A fiscalização do uso de peças, componentes e serviços nacionais no desenvolvimento e exploração de poços de petróleo e gás, feita pela Agência Nacional de Petróleo (ANP), contém "fragilidades" que resultam em menor controle dos compromissos e criam um "risco moral" para a Petrobras. A conclusão faz parte de uma auditoria do Tribunal de Contas da União (TCU), contendo recomendações para que o órgão aperfeiçoe o trabalho para novas rodadas de licitação de blocos exploratórios.
A "fragilidade" mais significativa foi identificada na análise da quinta e sexta rodadas de licitação da ANP, realizadas no início do governo Lula (2003 e 2004). A agência fiscalizou apenas 5% dos gastos da Petrobras, ao mesmo tempo em que quase metade (47%) do investimento privado passou pelo crivo dos técnicos da ANP. "O problema do risco moral está associado à ação da Petrobras, que tem baixa expectativa de controle", apontaram os técnicos do TCU.
O problema citado pelo tribunal se refere aos critérios adotados pela agência para escolher quais blocos da quinta e sexta rodadas passariam pela análise. Somente 17% dos investimentos foram fiscalizados. Como o critério visa um tratamento isonômico de todas as empresas, acaba indiretamente favorecendo a Petrobras, que detém 84% dos investimentos e 60% dos blocos. "Entende-se que é imperativo dispensar tratamento específico à Petrobras, já que esta operadora é, pelo seu porte, diferente das demais, não sendo possível equipará-las."

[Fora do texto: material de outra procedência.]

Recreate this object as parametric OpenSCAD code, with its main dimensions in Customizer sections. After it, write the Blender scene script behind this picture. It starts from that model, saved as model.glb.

Conteúdo - A investigação serve de indício das dificuldades enfrentadas pela agência que regula a exploração do pré-sal para cumprimento de uma das principais bandeiras da presidente Dilma Rousseff: elevar o uso de tecnologia, componentes e peças "made in Brasil" no desenvolvimento, produção e exploração de jazidas de petróleo e gás no País.
Outro risco associado às "fragilidades" da análise da ANP, segundo o TCU, está na própria competição pelos blocos licitados. Como uma petroleira ganha pontos se prometer um nível alto de conteúdo local, a falha na fiscalização põe em dúvida o cumprimento da promessa. "Já que o compromisso de conteúdo local é critério de julgamento na licitação, o não atendimento desse compromisso fere a competitividade do processo licitatório", diz a auditoria.
As "fragilidades" vão além: a ANP analisa documentos e notas fiscais fornecidos pelas empresas de petróleo concessionárias, mas não chega a auditar esses papéis, o que configura riscos na avaliação do TCU. "A ausência de testes reduz a confiabilidade da apuração do conteúdo local", diz o texto.
A fiscalização de componentes e serviços nacionais não é o único setor da ANP que precisa ser aperfeiçoado, na avaliação do TCU. Na semana passada, o jornal O Estado de S.Paulo mostrou que uma outra investigação do tribunal concluiu que a agência fiscaliza somente 4% dos acidentes relevantes em alto-mar.
Empresas - A partir da sétima rodada de licitação, a ANP mudou a forma de monitorar o conteúdo local nos empreendimentos e passou a credenciar empresas de verificação, que seriam responsáveis por avaliar in loco os documentos. Mas o processo não vem ocorrendo a contento, segundo o TCU. "Os procedimentos empregados para o credenciamento e a supervisão não permitem aferir a competência e a confiabilidade das empresas certificadoras", diz o tribunal.
Estas consultorias responsáveis pela fiscalização também não são auditadas pela ANP e isso se reflete em riscos práticos nas rodadas de número 7 e 9. Os certificados de que as petroleiras cumpriram os requisitos de conteúdo local foram emitidos por empresas que não tiveram seus procedimentos auditados pela ANP para verificar se são confiáveis.
Procurada pela reportagem, a ANP informou que não iria se pronunciar sobre a auditoria. Ao TCU, informou que "vem executando as fiscalizações com precisão, segurança, exatidão às regras estabelecidas, portanto diferente do afirmado pela equipe de auditoria". O TCU respondeu à agência que "o cumprimento com exatidão das regras estabelecidas não confere, necessariamente, alto nível de certeza na aferição do conteúdo local, pois as regras estabelecidas podem não ser as mais adequadas".